[begin Data block]

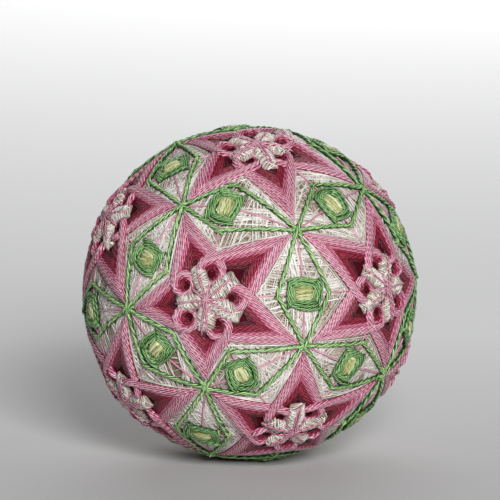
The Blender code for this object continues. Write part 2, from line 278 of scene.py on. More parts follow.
class Pile:
    """Threads and pads gathered for one mesh: points, quads, triangles, UVs, tones and slots."""

    def __init__(self):
        self.points = []
        self.tones = []
        self.count = 0
        self.quads = []
        self.quad_uvs = []
        self.quad_slots = []
        self.tris = []
        self.tri_slots = []

    def add_points(self, points, tone):
        """Append points of one tone, and return the number of the first."""
        first = self.count
        points = points.reshape(-1, 3)
        self.points.append(points)
        self.tones.append(np.full(len(points), tone, np.float32))
        self.count += len(points)
        return first

    def add_quads(self, quads, slot, uvs=None):
        """Append quads of one material, with UVs of zero unless they are given."""
        self.quads.append(quads)
        self.quad_uvs.append(np.zeros((len(quads), 4, 2)) if uvs is None else uvs)
        self.quad_slots.append(np.full(len(quads), slot))

    def add_tris(self, tris, slot):
        """Append triangles of one material."""
        self.tris.append(tris)
        self.tri_slots.append(np.full(len(tris), slot))

    def lay_tube(self, path, out, width, sides=6, closed=False, tone=0.5, slot=0, height=None, start=0.0):
        """A tube of thread along a path.

        Ring i is path_i + (width/2) cos(a) side_i + (height/2) sin(a) up_i, and the height is the
        width unless it is given. UV x goes once round, and UV y is the length along in centimetres.
        """
        count = len(path)
        side, up, run = path_frame(path, out, closed)
        angle = (np.arange(sides) / sides * TURN)[None, :, None]
        across = width / 2 * np.cos(angle) * side[:, None]
        upward = (width if height is None else height) / 2 * np.sin(angle) * up[:, None]
        first = self.add_points(path[:, None] + across + upward, tone)
        rows = count if closed else count - 1
        i = np.arange(rows)[:, None]
        k = np.arange(sides)[None, :]
        nxt = (k + 1) % sides
        here = first + i * sides
        there = first + (i + 1) % count * sides
        quads = np.stack([here + k, there + k, there + nxt, here + nxt], axis=-1)
        along = (run[:, None] + start) * UV_SCALE
        u0, u1, v0, v1 = np.broadcast_arrays(k / sides, (k + 1) / sides, along[:rows], along[1:rows + 1])
        uvs = np.stack([u0, v0, u0, v1, u1, v1, u1, v0], axis=-1)
        self.add_quads(quads.reshape(-1, 4), slot, uvs.reshape(-1, 4, 2))
        if not closed:
            ends = self.add_points(np.array([path[0], path[-1]]), tone)
            last = first + rows * sides
            k, nxt = k[0], nxt[0]
            head = np.stack([np.full(sides, ends), first + k, first + nxt], axis=1)
            tail = np.stack([np.full(sides, ends + 1), last + nxt, last + k], axis=1)
            self.add_tris(np.vstack([head, tail]), slot)

    def lay_plies(self, path, out, width, pitch, tone):
        """Two plies twisted round each other along a closed path.

        Ply p is path + PLY_OFFSET width (cos(t) side + sin(t) up), with t = turn * length / pitch
        + p pi, and the pitch is stretched to fit a whole number of turns.
        """
        side, up, run = path_frame(path, out, True)
        pitch = run[-1] / max(1, round(run[-1] / pitch))
        for ply in range(2):
            angle = (TURN * run[:-1] / pitch + ply * math.pi)[:, None]
            centre = path + width * PLY_OFFSET * (np.cos(angle) * side + np.sin(angle) * up)
            self.lay_tube(centre, out, width * PLY_WIDTH, 5, True, tone)

    def lay_pad(self, patch, outline, shares, heights, under, tone, slots):
        """A closed pad on the ball, of rings drawn in from an outline of plane points to its middle.

        Each ring is the outline times its share, at its height over the ball. The under side has
        the outline's ring and middle at the lower height. slots gives each band's material.
        """
        count = len(outline)
        levels = [over_ball(patch.directions(outline * share), height)
                  for share, height in zip((*shares, shares[0]), (*heights, under))]
        first = self.add_points(np.concatenate(levels), tone)
        middles = over_ball(patch.directions(np.zeros((2, 2))), np.array([np.mean(heights[-1]), under]))
        middle = self.add_points(middles, tone)
        k = np.arange(count)
        nxt = (k + 1) % count
        below = first + len(shares) * count
        innermost = below - count
        for band, outer in enumerate(range(first, innermost, count)):
            inner = outer + count
            self.add_quads(np.stack([outer + k, outer + nxt, inner + nxt, inner + k], axis=1), slots[band])
        self.add_quads(np.stack([below + k, below + nxt, first + nxt, first + k], axis=1), slots[0])
        self.add_tris(np.stack([innermost + k, innermost + nxt, np.full(count, middle)], axis=1), slots[-1])
        self.add_tris(np.stack([below + nxt, below + k, np.full(count, middle + 1)], axis=1), slots[-1])

    def make(self, name, materials, replaced):
        """Put the pile into a mesh that rides on the ball, pressed flat where it meets the surface.

        materials holds keys of THREADS and GROUNDS.
        """
        points = np.concatenate(self.points)
        points[:, 2] = np.maximum(points[:, 2], 0.0)
        quads = np.concatenate(self.quads)
        tris = np.concatenate(self.tris) if self.tris else np.zeros((0, 3), int)
        corners = np.concatenate([quads.ravel(), tris.ravel()])
        starts = np.concatenate([np.arange(len(quads)) * 4, quads.size + np.arange(len(tris)) * 3])
        slots = np.concatenate(self.quad_slots + self.tri_slots)
        uvs = np.concatenate([np.concatenate(self.quad_uvs).reshape(-1, 2), np.zeros((tris.size, 2))])
        mesh = bpy.data.meshes.new(name)
        mesh.vertices.add(len(points))
        mesh.vertices.foreach_set("co", points.astype(np.float32).ravel())
        mesh.loops.add(len(corners))
        mesh.loops.foreach_set("vertex_index", corners.astype(np.int32))
        mesh.polygons.add(len(starts))
        mesh.polygons.foreach_set("loop_start", starts.astype(np.int32))
        mesh.update(calc_edges=True)
        mesh.polygons.foreach_set("material_index", slots.astype(np.int32))
        mesh.uv_layers.new(name="thread").data.foreach_set("uv", uvs.astype(np.float32).ravel())
        tone = mesh.attributes.new("tone", "FLOAT", "POINT")
        tone.data.foreach_set("value", np.concatenate(self.tones))
        mesh.shade_smooth()
        mesh.validate()
        for key in materials:
            mesh.materials.append(material_of(key))
        piece = bpy.data.objects.new(name, mesh)
        bpy.context.scene.collection.objects.link(piece)
        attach(piece, "root")
        if replaced:
            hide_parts(*replaced)


# Materials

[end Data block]

• [The request] Would you give the material above again, complete and exact?

• [Final result]
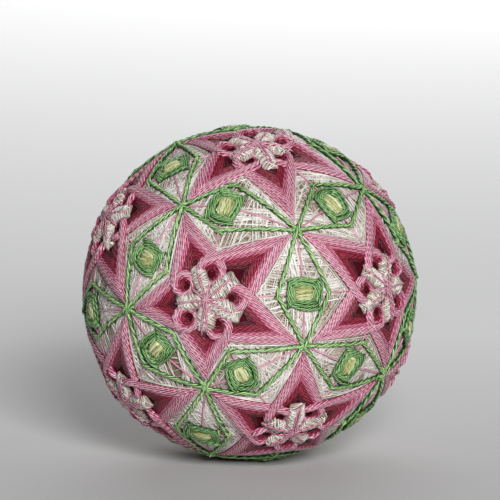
The Blender code for this object continues. Write part 2, from line 278 of scene.py on. More parts follow.
class Pile:
    """Threads and pads gathered for one mesh: points, quads, triangles, UVs, tones and slots."""

    def __init__(self):
        self.points = []
        self.tones = []
        self.count = 0
        self.quads = []
        self.quad_uvs = []
        self.quad_slots = []
        self.tris = []
        self.tri_slots = []

    def add_points(self, points, tone):
        """Append points of one tone, and return the number of the first."""
        first = self.count
        points = points.reshape(-1, 3)
        self.points.append(points)
        self.tones.append(np.full(len(points), tone, np.float32))
        self.count += len(points)
        return first

    def add_quads(self, quads, slot, uvs=None):
        """Append quads of one material, with UVs of zero unless they are given."""
        self.quads.append(quads)
        self.quad_uvs.append(np.zeros((len(quads), 4, 2)) if uvs is None else uvs)
        self.quad_slots.append(np.full(len(quads), slot))

    def add_tris(self, tris, slot):
        """Append triangles of one material."""
        self.tris.append(tris)
        self.tri_slots.append(np.full(len(tris), slot))

    def lay_tube(self, path, out, width, sides=6, closed=False, tone=0.5, slot=0, height=None, start=0.0):
        """A tube of thread along a path.

        Ring i is path_i + (width/2) cos(a) side_i + (height/2) sin(a) up_i, and the height is the
        width unless it is given. UV x goes once round, and UV y is the length along in centimetres.
        """
        count = len(path)
        side, up, run = path_frame(path, out, closed)
        angle = (np.arange(sides) / sides * TURN)[None, :, None]
        across = width / 2 * np.cos(angle) * side[:, None]
        upward = (width if height is None else height) / 2 * np.sin(angle) * up[:, None]
        first = self.add_points(path[:, None] + across + upward, tone)
        rows = count if closed else count - 1
        i = np.arange(rows)[:, None]
        k = np.arange(sides)[None, :]
        nxt = (k + 1) % sides
        here = first + i * sides
        there = first + (i + 1) % count * sides
        quads = np.stack([here + k, there + k, there + nxt, here + nxt], axis=-1)
        along = (run[:, None] + start) * UV_SCALE
        u0, u1, v0, v1 = np.broadcast_arrays(k / sides, (k + 1) / sides, along[:rows], along[1:rows + 1])
        uvs = np.stack([u0, v0, u0, v1, u1, v1, u1, v0], axis=-1)
        self.add_quads(quads.reshape(-1, 4), slot, uvs.reshape(-1, 4, 2))
        if not closed:
            ends = self.add_points(np.array([path[0], path[-1]]), tone)
            last = first + rows * sides
            k, nxt = k[0], nxt[0]
            head = np.stack([np.full(sides, ends), first + k, first + nxt], axis=1)
            tail = np.stack([np.full(sides, ends + 1), last + nxt, last + k], axis=1)
            self.add_tris(np.vstack([head, tail]), slot)

    def lay_plies(self, path, out, width, pitch, tone):
        """Two plies twisted round each other along a closed path.

        Ply p is path + PLY_OFFSET width (cos(t) side + sin(t) up), with t = turn * length / pitch
        + p pi, and the pitch is stretched to fit a whole number of turns.
        """
        side, up, run = path_frame(path, out, True)
        pitch = run[-1] / max(1, round(run[-1] / pitch))
        for ply in range(2):
            angle = (TURN * run[:-1] / pitch + ply * math.pi)[:, None]
            centre = path + width * PLY_OFFSET * (np.cos(angle) * side + np.sin(angle) * up)
            self.lay_tube(centre, out, width * PLY_WIDTH, 5, True, tone)

    def lay_pad(self, patch, outline, shares, heights, under, tone, slots):
        """A closed pad on the ball, of rings drawn in from an outline of plane points to its middle.

        Each ring is the outline times its share, at its height over the ball. The under side has
        the outline's ring and middle at the lower height. slots gives each band's material.
        """
        count = len(outline)
        levels = [over_ball(patch.directions(outline * share), height)
                  for share, height in zip((*shares, shares[0]), (*heights, under))]
        first = self.add_points(np.concatenate(levels), tone)
        middles = over_ball(patch.directions(np.zeros((2, 2))), np.array([np.mean(heights[-1]), under]))
        middle = self.add_points(middles, tone)
        k = np.arange(count)
        nxt = (k + 1) % count
        below = first + len(shares) * count
        innermost = below - count
        for band, outer in enumerate(range(first, innermost, count)):
            inner = outer + count
            self.add_quads(np.stack([outer + k, outer + nxt, inner + nxt, inner + k], axis=1), slots[band])
        self.add_quads(np.stack([below + k, below + nxt, first + nxt, first + k], axis=1), slots[0])
        self.add_tris(np.stack([innermost + k, innermost + nxt, np.full(count, middle)], axis=1), slots[-1])
        self.add_tris(np.stack([below + nxt, below + k, np.full(count, middle + 1)], axis=1), slots[-1])

    def make(self, name, materials, replaced):
        """Put the pile into a mesh that rides on the ball, pressed flat where it meets the surface.

        materials holds keys of THREADS and GROUNDS.
        """
        points = np.concatenate(self.points)
        points[:, 2] = np.maximum(points[:, 2], 0.0)
        quads = np.concatenate(self.quads)
        tris = np.concatenate(self.tris) if self.tris else np.zeros((0, 3), int)
        corners = np.concatenate([quads.ravel(), tris.ravel()])
        starts = np.concatenate([np.arange(len(quads)) * 4, quads.size + np.arange(len(tris)) * 3])
        slots = np.concatenate(self.quad_slots + self.tri_slots)
        uvs = np.concatenate([np.concatenate(self.quad_uvs).reshape(-1, 2), np.zeros((tris.size, 2))])
        mesh = bpy.data.meshes.new(name)
        mesh.vertices.add(len(points))
        mesh.vertices.foreach_set("co", points.astype(np.float32).ravel())
        mesh.loops.add(len(corners))
        mesh.loops.foreach_set("vertex_index", corners.astype(np.int32))
        mesh.polygons.add(len(starts))
        mesh.polygons.foreach_set("loop_start", starts.astype(np.int32))
        mesh.update(calc_edges=True)
        mesh.polygons.foreach_set("material_index", slots.astype(np.int32))
        mesh.uv_layers.new(name="thread").data.foreach_set("uv", uvs.astype(np.float32).ravel())
        tone = mesh.attributes.new("tone", "FLOAT", "POINT")
        tone.data.foreach_set("value", np.concatenate(self.tones))
        mesh.shade_smooth()
        mesh.validate()
        for key in materials:
            mesh.materials.append(material_of(key))
        piece = bpy.data.objects.new(name, mesh)
        bpy.context.scene.collection.objects.link(piece)
        attach(piece, "root")
        if replaced:
            hide_parts(*replaced)


# Materials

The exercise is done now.